WORKING DATA ->
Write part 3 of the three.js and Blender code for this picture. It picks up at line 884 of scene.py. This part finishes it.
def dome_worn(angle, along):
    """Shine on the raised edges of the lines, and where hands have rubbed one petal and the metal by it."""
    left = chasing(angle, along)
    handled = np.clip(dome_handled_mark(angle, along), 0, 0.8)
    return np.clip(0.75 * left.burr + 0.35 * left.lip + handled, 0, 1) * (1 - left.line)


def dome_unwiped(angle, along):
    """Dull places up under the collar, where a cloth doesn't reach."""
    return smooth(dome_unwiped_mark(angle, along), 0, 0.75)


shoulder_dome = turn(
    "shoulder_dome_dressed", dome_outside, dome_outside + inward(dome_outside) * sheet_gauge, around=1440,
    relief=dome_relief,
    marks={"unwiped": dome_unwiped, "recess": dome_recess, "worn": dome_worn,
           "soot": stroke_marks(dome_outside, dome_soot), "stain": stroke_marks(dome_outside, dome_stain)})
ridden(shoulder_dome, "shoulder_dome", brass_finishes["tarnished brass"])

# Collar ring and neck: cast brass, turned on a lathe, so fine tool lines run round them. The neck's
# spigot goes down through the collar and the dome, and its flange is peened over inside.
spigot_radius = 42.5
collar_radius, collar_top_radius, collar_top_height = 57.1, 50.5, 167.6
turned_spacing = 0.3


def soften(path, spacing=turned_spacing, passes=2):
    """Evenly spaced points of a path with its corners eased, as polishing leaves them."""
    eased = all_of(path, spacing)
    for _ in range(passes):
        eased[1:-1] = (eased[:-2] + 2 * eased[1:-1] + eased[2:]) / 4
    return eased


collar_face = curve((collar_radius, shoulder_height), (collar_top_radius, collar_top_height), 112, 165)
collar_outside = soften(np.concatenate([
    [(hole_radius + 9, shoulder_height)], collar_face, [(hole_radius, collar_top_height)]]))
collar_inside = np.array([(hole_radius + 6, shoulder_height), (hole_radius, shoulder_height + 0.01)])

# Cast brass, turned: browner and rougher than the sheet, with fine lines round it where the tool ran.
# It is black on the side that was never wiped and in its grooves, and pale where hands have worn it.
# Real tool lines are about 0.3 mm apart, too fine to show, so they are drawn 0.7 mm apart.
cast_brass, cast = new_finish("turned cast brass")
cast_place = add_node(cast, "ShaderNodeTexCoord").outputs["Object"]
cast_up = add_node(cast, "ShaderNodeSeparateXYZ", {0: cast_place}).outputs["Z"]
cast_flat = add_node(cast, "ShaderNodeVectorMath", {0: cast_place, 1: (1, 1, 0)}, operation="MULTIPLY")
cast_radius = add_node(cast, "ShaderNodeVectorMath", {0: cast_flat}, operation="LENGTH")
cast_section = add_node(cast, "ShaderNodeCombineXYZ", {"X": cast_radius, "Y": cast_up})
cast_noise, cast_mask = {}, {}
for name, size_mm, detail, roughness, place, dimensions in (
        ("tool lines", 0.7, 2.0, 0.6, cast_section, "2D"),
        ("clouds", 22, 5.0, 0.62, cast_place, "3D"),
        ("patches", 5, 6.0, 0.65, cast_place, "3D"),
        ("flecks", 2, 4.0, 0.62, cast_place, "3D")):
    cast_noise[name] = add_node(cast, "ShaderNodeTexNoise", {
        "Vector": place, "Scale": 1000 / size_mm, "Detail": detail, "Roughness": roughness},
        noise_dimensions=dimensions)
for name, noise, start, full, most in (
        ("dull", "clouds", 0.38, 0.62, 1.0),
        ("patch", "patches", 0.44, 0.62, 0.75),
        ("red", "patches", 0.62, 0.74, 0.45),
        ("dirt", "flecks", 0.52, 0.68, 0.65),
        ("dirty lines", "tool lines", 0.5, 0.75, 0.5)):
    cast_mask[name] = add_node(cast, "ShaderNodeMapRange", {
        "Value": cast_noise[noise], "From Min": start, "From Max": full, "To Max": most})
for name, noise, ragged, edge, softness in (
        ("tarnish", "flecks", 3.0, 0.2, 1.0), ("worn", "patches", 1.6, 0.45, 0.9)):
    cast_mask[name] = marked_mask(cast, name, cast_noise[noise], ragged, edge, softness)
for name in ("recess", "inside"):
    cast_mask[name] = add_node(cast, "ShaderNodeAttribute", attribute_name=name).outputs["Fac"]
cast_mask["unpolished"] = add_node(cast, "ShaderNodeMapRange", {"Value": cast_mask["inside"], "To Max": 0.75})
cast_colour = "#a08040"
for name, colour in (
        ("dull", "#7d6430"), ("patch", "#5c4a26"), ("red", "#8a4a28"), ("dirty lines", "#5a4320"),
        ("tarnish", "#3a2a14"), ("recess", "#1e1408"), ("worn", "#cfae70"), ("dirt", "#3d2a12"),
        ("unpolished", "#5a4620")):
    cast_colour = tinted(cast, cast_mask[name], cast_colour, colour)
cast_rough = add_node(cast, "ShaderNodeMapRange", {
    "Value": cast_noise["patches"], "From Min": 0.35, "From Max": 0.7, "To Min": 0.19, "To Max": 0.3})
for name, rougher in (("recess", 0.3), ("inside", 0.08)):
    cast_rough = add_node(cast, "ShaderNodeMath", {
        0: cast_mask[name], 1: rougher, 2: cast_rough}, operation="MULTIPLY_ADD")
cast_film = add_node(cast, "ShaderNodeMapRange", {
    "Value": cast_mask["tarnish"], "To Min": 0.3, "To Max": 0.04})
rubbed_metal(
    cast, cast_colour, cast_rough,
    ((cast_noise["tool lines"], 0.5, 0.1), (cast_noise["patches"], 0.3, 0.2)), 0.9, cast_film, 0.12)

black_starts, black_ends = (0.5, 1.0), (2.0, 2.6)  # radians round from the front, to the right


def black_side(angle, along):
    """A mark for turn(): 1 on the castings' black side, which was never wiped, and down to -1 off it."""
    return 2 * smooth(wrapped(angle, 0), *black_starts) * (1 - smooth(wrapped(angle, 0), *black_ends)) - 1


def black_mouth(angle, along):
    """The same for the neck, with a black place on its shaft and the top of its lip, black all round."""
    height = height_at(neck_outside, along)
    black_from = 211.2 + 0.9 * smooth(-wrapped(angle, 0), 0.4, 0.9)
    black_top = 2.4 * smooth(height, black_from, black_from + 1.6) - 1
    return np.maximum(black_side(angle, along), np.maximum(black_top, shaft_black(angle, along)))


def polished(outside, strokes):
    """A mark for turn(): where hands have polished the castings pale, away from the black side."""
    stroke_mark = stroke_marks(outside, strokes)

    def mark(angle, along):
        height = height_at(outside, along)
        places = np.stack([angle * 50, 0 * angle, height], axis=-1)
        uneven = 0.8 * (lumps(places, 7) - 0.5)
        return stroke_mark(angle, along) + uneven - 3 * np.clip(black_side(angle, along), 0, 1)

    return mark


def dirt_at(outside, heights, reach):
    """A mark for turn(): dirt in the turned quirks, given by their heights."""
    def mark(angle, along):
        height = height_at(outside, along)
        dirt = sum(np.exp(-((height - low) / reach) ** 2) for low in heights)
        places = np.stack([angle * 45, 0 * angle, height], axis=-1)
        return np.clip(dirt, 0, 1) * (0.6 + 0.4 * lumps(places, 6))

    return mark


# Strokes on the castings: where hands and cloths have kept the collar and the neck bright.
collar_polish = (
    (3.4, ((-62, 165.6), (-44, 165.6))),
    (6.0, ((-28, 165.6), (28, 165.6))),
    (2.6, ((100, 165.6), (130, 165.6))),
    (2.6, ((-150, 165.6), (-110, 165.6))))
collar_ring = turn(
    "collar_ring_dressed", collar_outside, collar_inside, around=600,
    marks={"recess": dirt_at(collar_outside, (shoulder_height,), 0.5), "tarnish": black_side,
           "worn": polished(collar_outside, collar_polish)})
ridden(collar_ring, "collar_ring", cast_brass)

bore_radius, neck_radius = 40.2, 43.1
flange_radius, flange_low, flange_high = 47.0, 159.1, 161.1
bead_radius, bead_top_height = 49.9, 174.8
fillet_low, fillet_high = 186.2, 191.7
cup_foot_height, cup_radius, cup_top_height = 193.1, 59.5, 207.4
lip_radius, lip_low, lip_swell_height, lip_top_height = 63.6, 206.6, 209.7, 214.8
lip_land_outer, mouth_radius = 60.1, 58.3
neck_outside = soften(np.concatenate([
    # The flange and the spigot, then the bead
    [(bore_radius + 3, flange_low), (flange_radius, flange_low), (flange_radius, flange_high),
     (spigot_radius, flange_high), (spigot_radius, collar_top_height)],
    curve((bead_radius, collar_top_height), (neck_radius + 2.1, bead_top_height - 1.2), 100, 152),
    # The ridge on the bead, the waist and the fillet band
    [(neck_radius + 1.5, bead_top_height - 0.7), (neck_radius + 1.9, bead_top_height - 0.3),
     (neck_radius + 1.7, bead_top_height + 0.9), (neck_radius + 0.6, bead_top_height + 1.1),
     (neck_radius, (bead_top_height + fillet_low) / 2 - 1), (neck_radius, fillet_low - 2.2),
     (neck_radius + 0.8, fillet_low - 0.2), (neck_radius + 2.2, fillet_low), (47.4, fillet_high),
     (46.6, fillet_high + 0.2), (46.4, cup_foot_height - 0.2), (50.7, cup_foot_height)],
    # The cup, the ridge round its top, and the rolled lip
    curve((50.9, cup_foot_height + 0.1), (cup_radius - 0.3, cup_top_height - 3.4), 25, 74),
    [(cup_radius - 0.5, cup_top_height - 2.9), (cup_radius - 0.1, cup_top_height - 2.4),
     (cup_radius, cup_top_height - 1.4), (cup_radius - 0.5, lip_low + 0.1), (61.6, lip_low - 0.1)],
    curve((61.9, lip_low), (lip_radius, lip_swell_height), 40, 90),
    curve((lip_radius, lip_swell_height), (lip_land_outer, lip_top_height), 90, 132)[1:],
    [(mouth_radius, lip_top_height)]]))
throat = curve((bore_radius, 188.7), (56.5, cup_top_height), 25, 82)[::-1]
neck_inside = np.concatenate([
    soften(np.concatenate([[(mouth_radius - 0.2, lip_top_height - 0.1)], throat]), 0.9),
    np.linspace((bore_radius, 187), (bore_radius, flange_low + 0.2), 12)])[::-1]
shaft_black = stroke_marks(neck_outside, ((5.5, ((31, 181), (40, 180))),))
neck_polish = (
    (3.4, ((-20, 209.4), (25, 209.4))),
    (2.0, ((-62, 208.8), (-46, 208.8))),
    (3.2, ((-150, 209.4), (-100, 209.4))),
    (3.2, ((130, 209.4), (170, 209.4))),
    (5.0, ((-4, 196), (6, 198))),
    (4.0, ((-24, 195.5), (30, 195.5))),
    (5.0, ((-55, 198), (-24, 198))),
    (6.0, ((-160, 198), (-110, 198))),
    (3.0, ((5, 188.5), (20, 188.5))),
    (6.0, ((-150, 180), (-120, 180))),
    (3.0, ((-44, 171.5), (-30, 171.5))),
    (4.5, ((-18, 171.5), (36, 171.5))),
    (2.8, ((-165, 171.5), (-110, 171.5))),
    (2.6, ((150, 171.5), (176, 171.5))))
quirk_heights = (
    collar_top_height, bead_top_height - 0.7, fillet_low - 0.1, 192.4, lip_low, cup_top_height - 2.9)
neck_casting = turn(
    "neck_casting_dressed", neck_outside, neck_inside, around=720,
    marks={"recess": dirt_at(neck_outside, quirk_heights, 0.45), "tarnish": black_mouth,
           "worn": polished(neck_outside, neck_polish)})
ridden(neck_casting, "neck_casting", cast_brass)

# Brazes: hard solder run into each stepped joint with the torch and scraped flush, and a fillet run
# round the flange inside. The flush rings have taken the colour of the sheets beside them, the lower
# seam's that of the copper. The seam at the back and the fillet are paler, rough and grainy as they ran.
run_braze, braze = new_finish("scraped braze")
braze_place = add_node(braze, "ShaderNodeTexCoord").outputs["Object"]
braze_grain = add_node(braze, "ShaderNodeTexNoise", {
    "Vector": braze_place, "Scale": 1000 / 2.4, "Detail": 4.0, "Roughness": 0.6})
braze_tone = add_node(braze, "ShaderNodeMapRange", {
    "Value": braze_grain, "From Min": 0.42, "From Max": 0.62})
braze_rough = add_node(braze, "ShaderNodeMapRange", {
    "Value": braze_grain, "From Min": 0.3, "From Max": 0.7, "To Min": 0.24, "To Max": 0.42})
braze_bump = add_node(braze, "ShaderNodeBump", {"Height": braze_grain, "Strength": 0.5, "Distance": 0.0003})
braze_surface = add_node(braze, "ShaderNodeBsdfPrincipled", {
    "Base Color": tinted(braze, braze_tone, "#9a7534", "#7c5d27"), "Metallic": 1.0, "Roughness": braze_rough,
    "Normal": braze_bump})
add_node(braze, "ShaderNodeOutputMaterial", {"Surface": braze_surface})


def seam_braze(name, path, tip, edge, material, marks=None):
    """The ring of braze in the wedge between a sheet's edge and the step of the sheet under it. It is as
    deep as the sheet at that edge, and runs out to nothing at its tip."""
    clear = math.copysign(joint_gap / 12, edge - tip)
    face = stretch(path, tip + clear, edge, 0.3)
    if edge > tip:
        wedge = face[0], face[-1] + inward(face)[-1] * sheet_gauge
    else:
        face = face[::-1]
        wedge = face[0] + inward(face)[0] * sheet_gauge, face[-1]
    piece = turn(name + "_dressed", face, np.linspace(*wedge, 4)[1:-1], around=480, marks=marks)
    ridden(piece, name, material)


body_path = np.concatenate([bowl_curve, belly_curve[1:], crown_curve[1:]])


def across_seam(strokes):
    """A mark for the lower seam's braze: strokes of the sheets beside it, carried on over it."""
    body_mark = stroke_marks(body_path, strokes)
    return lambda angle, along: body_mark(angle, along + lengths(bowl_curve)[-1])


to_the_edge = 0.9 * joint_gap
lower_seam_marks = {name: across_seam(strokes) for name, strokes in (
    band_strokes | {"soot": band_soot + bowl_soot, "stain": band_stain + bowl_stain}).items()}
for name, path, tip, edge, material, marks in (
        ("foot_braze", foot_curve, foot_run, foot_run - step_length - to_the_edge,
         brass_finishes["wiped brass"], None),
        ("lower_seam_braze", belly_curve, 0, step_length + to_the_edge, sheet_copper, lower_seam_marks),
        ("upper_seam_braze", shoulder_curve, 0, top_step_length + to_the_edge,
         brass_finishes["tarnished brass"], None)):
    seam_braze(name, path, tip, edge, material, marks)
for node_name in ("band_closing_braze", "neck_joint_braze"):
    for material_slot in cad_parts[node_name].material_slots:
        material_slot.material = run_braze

...

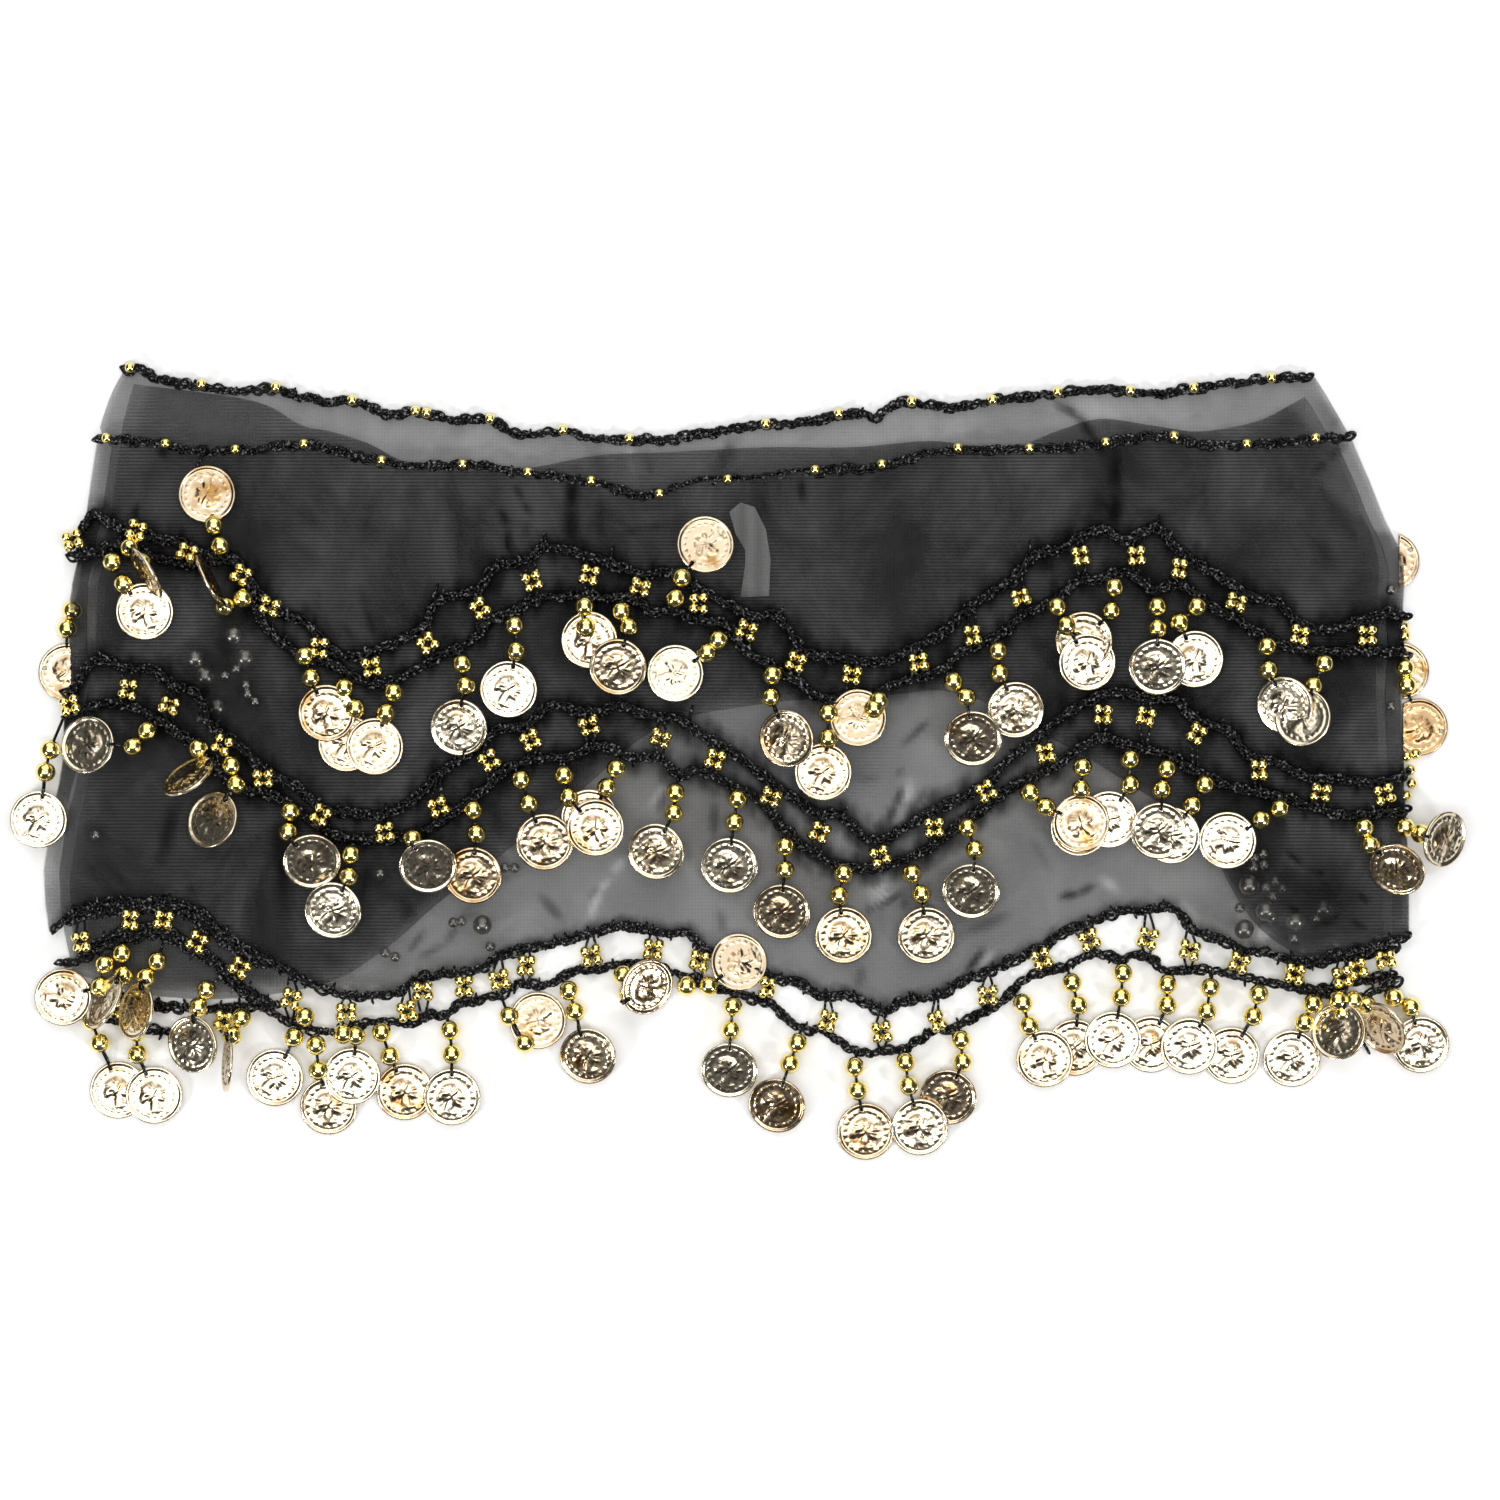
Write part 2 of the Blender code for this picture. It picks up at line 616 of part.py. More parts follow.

...

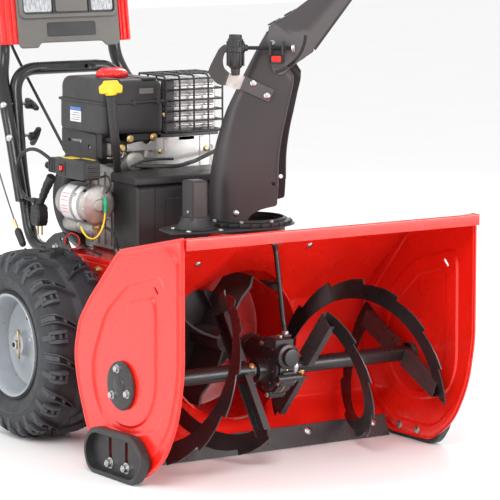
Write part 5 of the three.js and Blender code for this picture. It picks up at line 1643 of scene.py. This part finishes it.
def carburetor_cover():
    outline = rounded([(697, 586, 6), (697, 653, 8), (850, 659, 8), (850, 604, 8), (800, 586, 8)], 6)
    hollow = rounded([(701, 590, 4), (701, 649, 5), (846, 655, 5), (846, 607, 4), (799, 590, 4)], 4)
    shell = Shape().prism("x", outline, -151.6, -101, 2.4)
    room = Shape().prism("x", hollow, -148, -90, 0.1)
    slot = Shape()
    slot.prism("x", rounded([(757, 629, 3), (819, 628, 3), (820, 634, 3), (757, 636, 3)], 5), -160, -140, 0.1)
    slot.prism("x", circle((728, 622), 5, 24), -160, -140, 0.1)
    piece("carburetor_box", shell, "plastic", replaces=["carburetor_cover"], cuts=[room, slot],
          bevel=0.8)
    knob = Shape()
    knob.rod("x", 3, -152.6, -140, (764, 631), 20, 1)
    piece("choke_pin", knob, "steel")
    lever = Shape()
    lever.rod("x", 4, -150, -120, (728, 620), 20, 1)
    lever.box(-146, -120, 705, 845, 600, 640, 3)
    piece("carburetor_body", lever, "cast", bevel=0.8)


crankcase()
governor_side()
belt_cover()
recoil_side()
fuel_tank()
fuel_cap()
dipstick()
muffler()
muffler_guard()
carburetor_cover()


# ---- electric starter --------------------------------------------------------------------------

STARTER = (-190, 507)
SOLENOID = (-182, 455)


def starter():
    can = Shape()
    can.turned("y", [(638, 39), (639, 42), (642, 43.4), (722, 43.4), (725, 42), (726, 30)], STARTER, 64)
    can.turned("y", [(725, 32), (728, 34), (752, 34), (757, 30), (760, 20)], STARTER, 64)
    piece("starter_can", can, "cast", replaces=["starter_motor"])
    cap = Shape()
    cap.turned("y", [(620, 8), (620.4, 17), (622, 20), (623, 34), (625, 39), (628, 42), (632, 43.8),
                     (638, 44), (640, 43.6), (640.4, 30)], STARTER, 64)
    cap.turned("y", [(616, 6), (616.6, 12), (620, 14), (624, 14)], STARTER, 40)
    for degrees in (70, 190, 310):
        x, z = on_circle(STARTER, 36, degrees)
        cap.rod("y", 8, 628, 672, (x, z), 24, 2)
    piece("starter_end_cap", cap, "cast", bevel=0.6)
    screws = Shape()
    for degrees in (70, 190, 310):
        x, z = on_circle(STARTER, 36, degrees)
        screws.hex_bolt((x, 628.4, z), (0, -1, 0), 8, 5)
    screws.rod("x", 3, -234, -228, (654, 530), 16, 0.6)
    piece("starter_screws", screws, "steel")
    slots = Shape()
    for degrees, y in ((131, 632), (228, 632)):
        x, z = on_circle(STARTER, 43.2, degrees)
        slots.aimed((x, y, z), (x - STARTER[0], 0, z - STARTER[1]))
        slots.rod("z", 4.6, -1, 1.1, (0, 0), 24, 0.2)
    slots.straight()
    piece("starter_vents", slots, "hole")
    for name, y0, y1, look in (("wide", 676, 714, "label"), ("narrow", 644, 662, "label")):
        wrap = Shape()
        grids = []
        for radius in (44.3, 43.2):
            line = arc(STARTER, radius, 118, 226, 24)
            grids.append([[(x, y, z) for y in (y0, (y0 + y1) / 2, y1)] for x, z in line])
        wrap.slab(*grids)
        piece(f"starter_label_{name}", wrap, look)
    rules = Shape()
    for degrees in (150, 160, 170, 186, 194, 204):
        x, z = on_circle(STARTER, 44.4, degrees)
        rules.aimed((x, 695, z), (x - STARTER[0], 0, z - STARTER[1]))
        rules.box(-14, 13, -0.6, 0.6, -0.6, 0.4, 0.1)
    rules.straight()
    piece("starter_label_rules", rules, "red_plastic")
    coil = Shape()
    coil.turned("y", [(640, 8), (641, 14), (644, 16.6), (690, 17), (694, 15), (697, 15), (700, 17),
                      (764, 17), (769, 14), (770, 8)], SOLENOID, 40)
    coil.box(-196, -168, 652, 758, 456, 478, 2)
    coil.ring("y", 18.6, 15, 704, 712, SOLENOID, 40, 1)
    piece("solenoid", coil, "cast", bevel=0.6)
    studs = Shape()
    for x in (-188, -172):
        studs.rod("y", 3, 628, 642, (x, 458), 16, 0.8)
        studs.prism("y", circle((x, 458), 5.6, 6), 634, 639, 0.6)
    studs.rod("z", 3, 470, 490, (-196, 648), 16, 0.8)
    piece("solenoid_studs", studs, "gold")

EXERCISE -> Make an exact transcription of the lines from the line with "Write part 3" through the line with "collar_inside = np.array([(hole_radius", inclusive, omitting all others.

ANSWER BELOW ->
Write part 3 of the three.js and Blender code for this picture. It picks up at line 884 of scene.py. This part finishes it.
def dome_worn(angle, along):
    """Shine on the raised edges of the lines, and where hands have rubbed one petal and the metal by it."""
    left = chasing(angle, along)
    handled = np.clip(dome_handled_mark(angle, along), 0, 0.8)
    return np.clip(0.75 * left.burr + 0.35 * left.lip + handled, 0, 1) * (1 - left.line)


def dome_unwiped(angle, along):
    """Dull places up under the collar, where a cloth doesn't reach."""
    return smooth(dome_unwiped_mark(angle, along), 0, 0.75)


shoulder_dome = turn(
    "shoulder_dome_dressed", dome_outside, dome_outside + inward(dome_outside) * sheet_gauge, around=1440,
    relief=dome_relief,
    marks={"unwiped": dome_unwiped, "recess": dome_recess, "worn": dome_worn,
           "soot": stroke_marks(dome_outside, dome_soot), "stain": stroke_marks(dome_outside, dome_stain)})
ridden(shoulder_dome, "shoulder_dome", brass_finishes["tarnished brass"])

# Collar ring and neck: cast brass, turned on a lathe, so fine tool lines run round them. The neck's
# spigot goes down through the collar and the dome, and its flange is peened over inside.
spigot_radius = 42.5
collar_radius, collar_top_radius, collar_top_height = 57.1, 50.5, 167.6
turned_spacing = 0.3


def soften(path, spacing=turned_spacing, passes=2):
    """Evenly spaced points of a path with its corners eased, as polishing leaves them."""
    eased = all_of(path, spacing)
    for _ in range(passes):
        eased[1:-1] = (eased[:-2] + 2 * eased[1:-1] + eased[2:]) / 4
    return eased


collar_face = curve((collar_radius, shoulder_height), (collar_top_radius, collar_top_height), 112, 165)
collar_outside = soften(np.concatenate([
    [(hole_radius + 9, shoulder_height)], collar_face, [(hole_radius, collar_top_height)]]))
collar_inside = np.array([(hole_radius + 6, shoulder_height), (hole_radius, shoulder_height + 0.01)])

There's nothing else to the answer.